GIVEN DATA
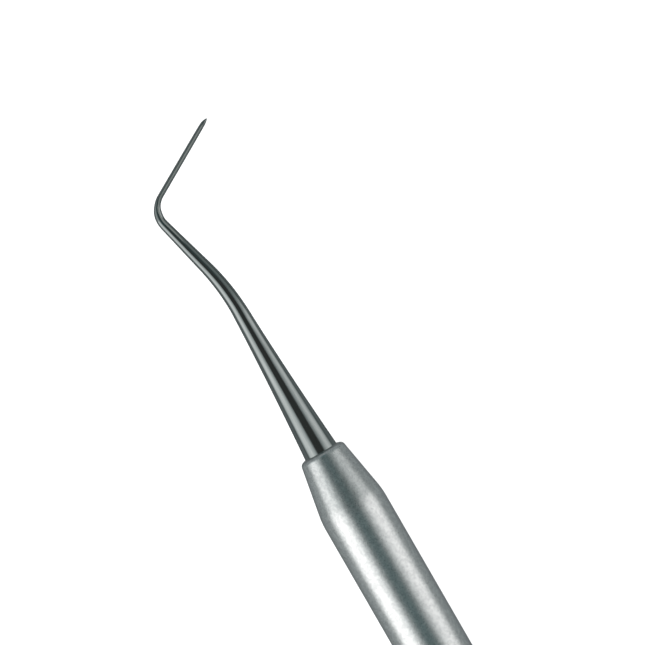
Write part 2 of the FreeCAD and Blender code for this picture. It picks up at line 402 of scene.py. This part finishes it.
polished_steel = make_steel(
    "polished_steel",
    lengthwise,
    sizes=(2600.0, 14000.0),
    colours=((0.295, 0.32, 0.315), (0.345, 0.37, 0.365)),
    roughness=(0.08, 0.15),
    relief=(0.05, 0.000004),
    dulled=towards_the_point,
)

# Front: a first bend away from the tine's side, the lower shank, the elbow, and the straight tine.
KNEE_ANGLE, KNEE_RADIUS = math.radians(14.7), 0.0263
KNEE_LENGTH = KNEE_ANGLE * KNEE_RADIUS
LOWER_SHANK_LENGTH = 0.00673
ELBOW_ANGLE, ELBOW_RADIUS = math.radians(74.9), 0.0028
ELBOW_LENGTH = ELBOW_ANGLE * ELBOW_RADIUS
TINE_LENGTH = 0.00908

front_end = grind_blank(
    "working_end_front",
    [
        (KNEE_LENGTH, 0.00075, 14),
        (LOWER_SHANK_LENGTH, 0.00056, 10),
        (ELBOW_LENGTH * 0.40, 0.00049, 12),
        (ELBOW_LENGTH * 0.25, 0.00037, 8),
        (ELBOW_LENGTH * 0.35, 0.00031, 10),
        (TINE_LENGTH, POINT_BASE_RADIUS, 8),
    ],
)
elbow_start = FLARE_LENGTH + KNEE_LENGTH + LOWER_SHANK_LENGTH
dress_point(front_end, elbow_start + ELBOW_LENGTH + TINE_LENGTH)
lower_shank_heading = bend(front_end, 0, FLARE_LENGTH, KNEE_LENGTH, -KNEE_ANGLE)
tine_heading = bend(front_end, lower_shank_heading, elbow_start, ELBOW_LENGTH, ELBOW_ANGLE)

# The instrument lies on the underside of its handle and on the point of the tine.
tine_reach = max(point.co.y for point in front_end.data.vertices)
roll = math.asin((TUBE_RADIUS - POINT_TIP_RADIUS) / tine_reach)
front_end.location.x = RIM_PLANE
front_end.rotation_euler.x = math.pi + roll
finish_piece(front_end, polished_steel, "front_working_end")

# Rear: a straight lower shank and a curved hook that turns back on itself.
REAR_SHANK_LENGTH = 0.0060
HOOK_ANGLE, HOOK_RADIUS = math.radians(200), 0.00356
HOOK_LENGTH = HOOK_ANGLE * HOOK_RADIUS
HOOK_TINE_LENGTH = 0.0016

rear_end = grind_blank(
    "working_end_rear",
    [
        (REAR_SHANK_LENGTH, 0.00065, 8),
        (HOOK_LENGTH, 0.00031, 60),
        (HOOK_TINE_LENGTH, POINT_BASE_RADIUS, 3),
    ],
)
hook_start = FLARE_LENGTH + REAR_SHANK_LENGTH
dress_point(rear_end, hook_start + HOOK_LENGTH + HOOK_TINE_LENGTH)
bend(rear_end, 0, hook_start, HOOK_LENGTH, HOOK_ANGLE)
rear_end.location.x = -RIM_PLANE
rear_end.rotation_euler = (-roll, 0, math.pi)
finish_piece(rear_end, polished_steel, "rear_working_end")

# ------------------------------------------------------------------------------------ studio
# A plain white table, two long softboxes beside the line of sight and dark cards round the lens and
# below, which draw the light bands and the dark middle that run along the handle. The camera looks
# square on to the plane that the front tine is bent in, and sees none of the panels.

along = Vector((1, 0, 0))
tineward = Vector((0, -math.cos(roll), -math.sin(roll)))
to_camera = Vector((0, -math.sin(roll), math.cos(roll)))

CAMERA_DISTANCE = 0.27685
CAMERA_LEAN = math.radians(29.95)
VIEW_ALONG, VIEW_TINEWARD = RIM_PLANE + 0.01301, 0.007545

bpy.ops.object.select_all(action="DESELECT")
bpy.ops.object.camera_add()
camera = bpy.context.object
right = tineward * math.cos(CAMERA_LEAN) - along * math.sin(CAMERA_LEAN)
up = along * math.cos(CAMERA_LEAN) + tineward * math.sin(CAMERA_LEAN)
turned = Matrix((right, up, to_camera)).transposed().to_4x4()
lens_place = along * VIEW_ALONG + tineward * VIEW_TINEWARD + to_camera * CAMERA_DISTANCE
camera.matrix_world = Matrix.Translation(lens_place) @ turned
camera.data.lens = 135
camera.data.clip_start = 0.01
bpy.context.scene.camera = camera

LIGHT_DISTANCE, CARD_DISTANCE, HOOD_DISTANCE = 0.70, 0.45, 0.449
# brightness across a softbox, from the side that is nearer to the line of sight
SOFTBOX_PROFILE = [
    (0, 0),
    (0.13, 0.35),
    (0.25, 0.75),
    (0.35, 0.95),
    (0.45, 1.0),
    (0.56, 0.95),
    (0.68, 0.76),
    (0.82, 0.5),
    (1, 0),
]
COOL_SHADOWS = 1.1


def aim(thing, angle, distance):
    """Puts a light or card at an angle from the line of sight, towards the tine's side, facing the
    handle, with its long side along the handle."""
    outward = to_camera * math.cos(angle) + tineward * math.sin(angle)
    facing = Matrix((along, outward.cross(along), outward)).transposed().to_4x4()
    thing.matrix_world = Matrix.Translation(outward * distance) @ facing


def lit_panel(name, first, last, rear, front, distance):
    """A flat panel that fills the view from the handle between two angles in degrees from the line of
    sight, and reaches along the handle from rear to front."""
    bpy.ops.mesh.primitive_plane_add(size=1)
    panel = bpy.context.object
    panel.name = name
    width = 2 * distance * math.tan(math.radians(abs(last - first)) / 2)
    aim(panel, math.radians(first + last) / 2, distance)
    panel.matrix_world.translation.x = (rear + front) / 2
    panel.scale = (front - rear, width, 1)
    panel.visible_camera = False
    material = bpy.data.materials.new(name)
    material.use_nodes = True
    panel.data.materials.append(material)
    return material.node_tree


def falloff(tree, place, axis, stops):
    """Brightness along one side of a panel: stops are pairs of place, 0 to 1, and brightness."""
    ramp = tree.nodes.new("ShaderNodeValToRGB")
    tree.links.new(place.outputs[axis], ramp.inputs["Fac"])
    while len(ramp.color_ramp.elements) < len(stops):
        ramp.color_ramp.elements.new(0.5)
    for element, (spot, level) in zip(ramp.color_ramp.elements, stops):
        element.position = spot
        element.color = (level**COOL_SHADOWS, level, level, 1)
    return ramp.outputs["Color"]


def softbox(name, first, last, rear, front, brightness, lengthways):
    """A softbox is brightest a little off its middle and fades towards its edges. lengthways holds its
    brightness from its rear end to its front end."""
    tree = lit_panel(name, first, last, rear, front, LIGHT_DISTANCE)
    place = tree.nodes.new("ShaderNodeSeparateXYZ")
    tree.links.new(tree.nodes.new("ShaderNodeTexCoord").outputs["Generated"], place.inputs["Vector"])
    stops = SOFTBOX_PROFILE
    if first > last:
        stops = [(1 - spot, level) for spot, level in reversed(stops)]
    lit = tree.nodes.new("ShaderNodeMix")
    lit.data_type, lit.blend_type = "RGBA", "MULTIPLY"
    lit.inputs["Factor"].default_value = 1.0
    tree.links.new(falloff(tree, place, "Y", stops), lit.inputs["A"])
    tree.links.new(falloff(tree, place, "X", lengthways), lit.inputs["B"])
    glow = tree.nodes.new("ShaderNodeEmission")
    glow.inputs["Strength"].default_value = brightness
    tree.links.new(lit.outputs["Result"], glow.inputs["Color"])
    tree.links.new(glow.outputs["Emission"], tree.nodes["Material Output"].inputs["Surface"])


# both drop to about half their brightness where the handle's cone begins to mirror them
high_lengthways = [(0, 0), (0.1, 1), (0.685, 1), (0.71, 0.52), (1, 0.45)]
softbox("softbox_high", -19, -99, -1.0, 0.7, 1.48, high_lengthways)
low_lengthways = [(0, 0.3), (0.25, 0.45), (0.45, 1), (0.61, 1), (0.64, 0.4), (0.69, 0.3), (0.78, 0.3)]
softbox("softbox_low", 22, 102, -0.6, 0.6, 1.15, low_lengthways)


def paint(tree, glow, colour=0.0):
    """A matt surface of one grey, which gives off an even light of its own."""
    shader = tree.nodes["Principled BSDF"]
    shader.inputs["Base Color"].default_value = (colour, colour, colour, 1)
    shader.inputs["Specular IOR Level"].default_value = 0.0
    shader.inputs["Emission Color"].default_value = (*glow, 1)
    shader.inputs["Emission Strength"].default_value = 1.0


paint(lit_panel("lens_card", -19, 23, -1.0, 1.0, CARD_DISTANCE), (0.07, 0.115, 0.12))
paint(lit_panel("lens_hood", -19, 23, 0.07, 0.15, HOOD_DISTANCE), (0.066, 0.069, 0.066))
paint(lit_panel("under_card", 138, 222, -1.0, 1.0, CARD_DISTANCE), (0.14, 0.155, 0.16))

# A slip of grey card is held just over the tine, a little to the inside of the elbow. It draws the
# light line along the tine.
TINE_MIDDLE_ALONG, TINE_MIDDLE_TINEWARD = 0.0889, 0.0033
TINE_CARD_INWARD, TINE_CARD_HEIGHT = 0.0020, 0.005
TINE_CARD_LENGTH, TINE_CARD_WIDTH = 0.0105, 0.0066

tine_along = along * math.cos(tine_heading) + tineward * math.sin(tine_heading)
inward = tineward * math.cos(tine_heading) - along * math.sin(tine_heading)
tine_middle = along * TINE_MIDDLE_ALONG + tineward * TINE_MIDDLE_TINEWARD
card_place = tine_middle + inward * TINE_CARD_INWARD + to_camera * TINE_CARD_HEIGHT
facing = Matrix((tine_along, to_camera.cross(tine_along), to_camera)).transposed().to_4x4()
bpy.ops.mesh.primitive_plane_add(size=1)
tine_card = bpy.context.object
tine_card.name = "tine_card"
tine_card.matrix_world = Matrix.Translation(card_place) @ facing
tine_card.scale = (TINE_CARD_LENGTH, TINE_CARD_WIDTH, 1)
tine_card.visible_camera = False
tine_card.visible_shadow = False
tine_card.data.materials.append(bpy.data.materials.new("tine_card"))
tine_card.active_material.use_nodes = True
paint(tine_card.active_material.node_tree, (0.54, 0.56, 0.54))

bpy.ops.mesh.primitive_plane_add(size=4, location=(0, 0, -TUBE_RADIUS))
floor = bpy.context.object
floor.name = "white_table"
# the steel mirrors the dim room and the softboxes, not the table
floor.visible_glossy = False
floor.visible_shadow = False
table_top = bpy.data.materials.new("table_top")
table_top.use_nodes = True
paint(table_top.node_tree, (1, 1, 1), colour=0.5)
table_top.node_tree.nodes["Principled BSDF"].inputs["Roughness"].default_value = 1.0
floor.data.materials.append(table_top)

world = bpy.data.worlds.new("studio")
bpy.context.scene.world = world
world.use_nodes = True
room_nodes, room_links = world.node_tree.nodes, world.node_tree.links
ray = room_nodes.new("ShaderNodeLightPath")
walls = room_nodes.new("ShaderNodeMix")
walls.data_type = "RGBA"
walls.inputs["A"].default_value = (0.23, 0.26, 0.265, 1)
walls.inputs["B"].default_value = (1, 1, 1, 1)
room_links.new(ray.outputs["Is Camera Ray"], walls.inputs["Factor"])
room_links.new(walls.outputs["Result"], room_nodes["Background"].inputs["Color"])
bpy.context.scene.view_settings.view_transform = "Standard"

DIRECTIONS FOR THIS TASK
From the opening line of the data above, please print each line as written up to and including the line that contains "HOOK_TINE_LENGTH = 0.0016", and nothing more.

TASK RESPONSE
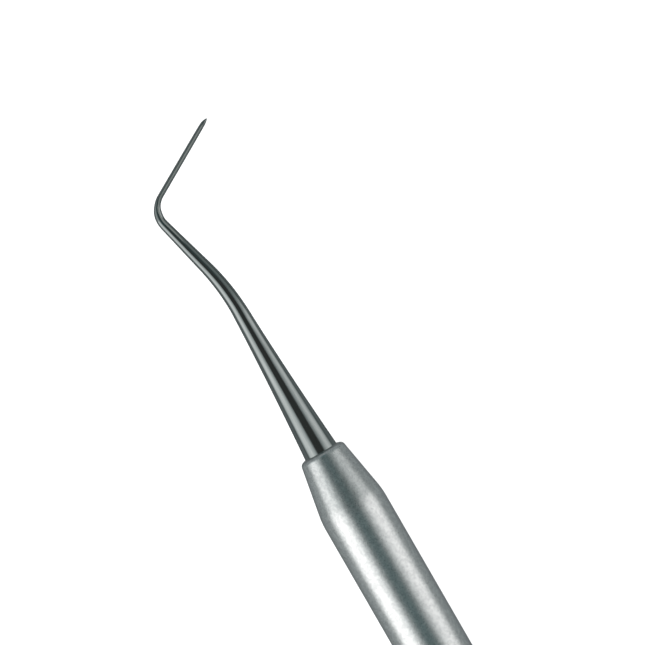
Write part 2 of the FreeCAD and Blender code for this picture. It picks up at line 402 of scene.py. This part finishes it.
polished_steel = make_steel(
    "polished_steel",
    lengthwise,
    sizes=(2600.0, 14000.0),
    colours=((0.295, 0.32, 0.315), (0.345, 0.37, 0.365)),
    roughness=(0.08, 0.15),
    relief=(0.05, 0.000004),
    dulled=towards_the_point,
)

# Front: a first bend away from the tine's side, the lower shank, the elbow, and the straight tine.
KNEE_ANGLE, KNEE_RADIUS = math.radians(14.7), 0.0263
KNEE_LENGTH = KNEE_ANGLE * KNEE_RADIUS
LOWER_SHANK_LENGTH = 0.00673
ELBOW_ANGLE, ELBOW_RADIUS = math.radians(74.9), 0.0028
ELBOW_LENGTH = ELBOW_ANGLE * ELBOW_RADIUS
TINE_LENGTH = 0.00908

front_end = grind_blank(
    "working_end_front",
    [
        (KNEE_LENGTH, 0.00075, 14),
        (LOWER_SHANK_LENGTH, 0.00056, 10),
        (ELBOW_LENGTH * 0.40, 0.00049, 12),
        (ELBOW_LENGTH * 0.25, 0.00037, 8),
        (ELBOW_LENGTH * 0.35, 0.00031, 10),
        (TINE_LENGTH, POINT_BASE_RADIUS, 8),
    ],
)
elbow_start = FLARE_LENGTH + KNEE_LENGTH + LOWER_SHANK_LENGTH
dress_point(front_end, elbow_start + ELBOW_LENGTH + TINE_LENGTH)
lower_shank_heading = bend(front_end, 0, FLARE_LENGTH, KNEE_LENGTH, -KNEE_ANGLE)
tine_heading = bend(front_end, lower_shank_heading, elbow_start, ELBOW_LENGTH, ELBOW_ANGLE)

# The instrument lies on the underside of its handle and on the point of the tine.
tine_reach = max(point.co.y for point in front_end.data.vertices)
roll = math.asin((TUBE_RADIUS - POINT_TIP_RADIUS) / tine_reach)
front_end.location.x = RIM_PLANE
front_end.rotation_euler.x = math.pi + roll
finish_piece(front_end, polished_steel, "front_working_end")

# Rear: a straight lower shank and a curved hook that turns back on itself.
REAR_SHANK_LENGTH = 0.0060
HOOK_ANGLE, HOOK_RADIUS = math.radians(200), 0.00356
HOOK_LENGTH = HOOK_ANGLE * HOOK_RADIUS
HOOK_TINE_LENGTH = 0.0016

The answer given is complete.